16 May 2021 7:21 PM | Anonymous member (Administrator)

The Pandemic has made many of us think about losses as our lives have changed over the past year. We have lived with restrictions such as closed restaurants, hair salons, and social gatherings. We have missed family celebrations and graduations. As professionals who spend a lot of time traveling—especially internationally—that part of our lives shut down early in the time of Covid 19. The hardest losses have been friends, colleagues, loved ones. These losses are hard no matter when they happen, but the virus seemed to amplify death perhaps because we were reminded so often each day in the news. One positive outcome of the virus is that we have been able to virtually attend memorial services and celebrations of life, which likely would not have happened prior to the pandemic.
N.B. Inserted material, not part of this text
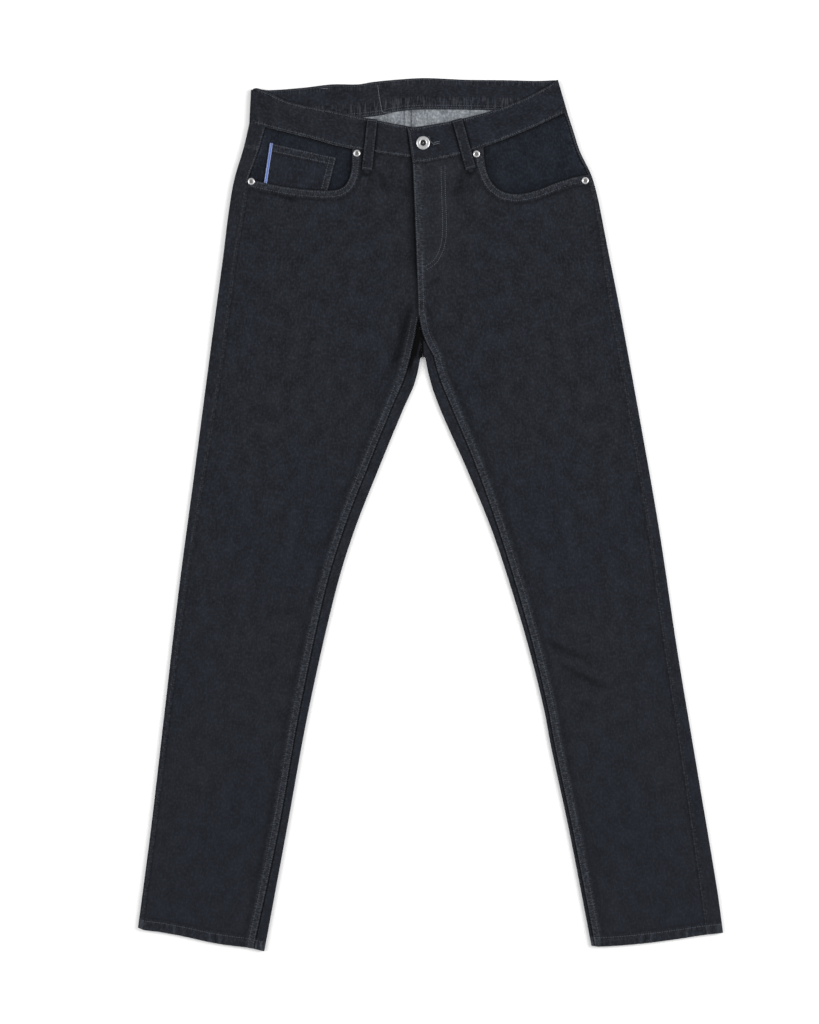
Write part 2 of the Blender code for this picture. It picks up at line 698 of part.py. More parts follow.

SIETAR USA has lost a Board member (Sherri Tapp) and a beloved past president (Andy Reynolds). Like many SIETAR USA members I’ve talked with, I have lost several close friends who have passed away in recent months. I heard from a friend that when we lose a person to death, the person is gone but the relationship remains. I had to think about that to decide if I agreed. It is often true that when the person was alive communication was spotty. We communicated fairly frequently, but sometimes with long gaps in between. Even with the gaps, I still considered the person a friend or loved one and valued the relationship that we had created. So, it makes a certain sense that the relationship was alive even when we were not in frequent contact.

A friendship can be seen to comprise 3 entities: you, the other, and the relationship itself. Does that mean the relationship can live on even though the person is gone? You can no longer pick up the phone for a call or send an email and expect a response. But is that all a friendship is? (And I think that the luckiest among us are the ones who are in positive contact with their family members.) Isn’t friendship also about the feelings and the experience of the other person and the memories of good times together? I have found it comforting with recent losses to remember that we had connected as two human beings, enjoyed our time together, and I do feel that the relationship is, in a way, indeed still there.

The SIETAR USA webinar in June features Daniel Yalowitz who just published Reflections on the Nature of Friendship. He writes: “Friendships offer clues to our deeper inner and outer selves. They are manifestation of our values as well as our priorities. And they provide tremendous information about our hopes, dreams, struggles, affirmations, and challenges.” I began writing this message thinking it was about loss and realize now that it isn’t about loss but rather it is about living and remembering and connecting. To all my SIETAR friends, I want to say how much you have enriched my life. Thank you!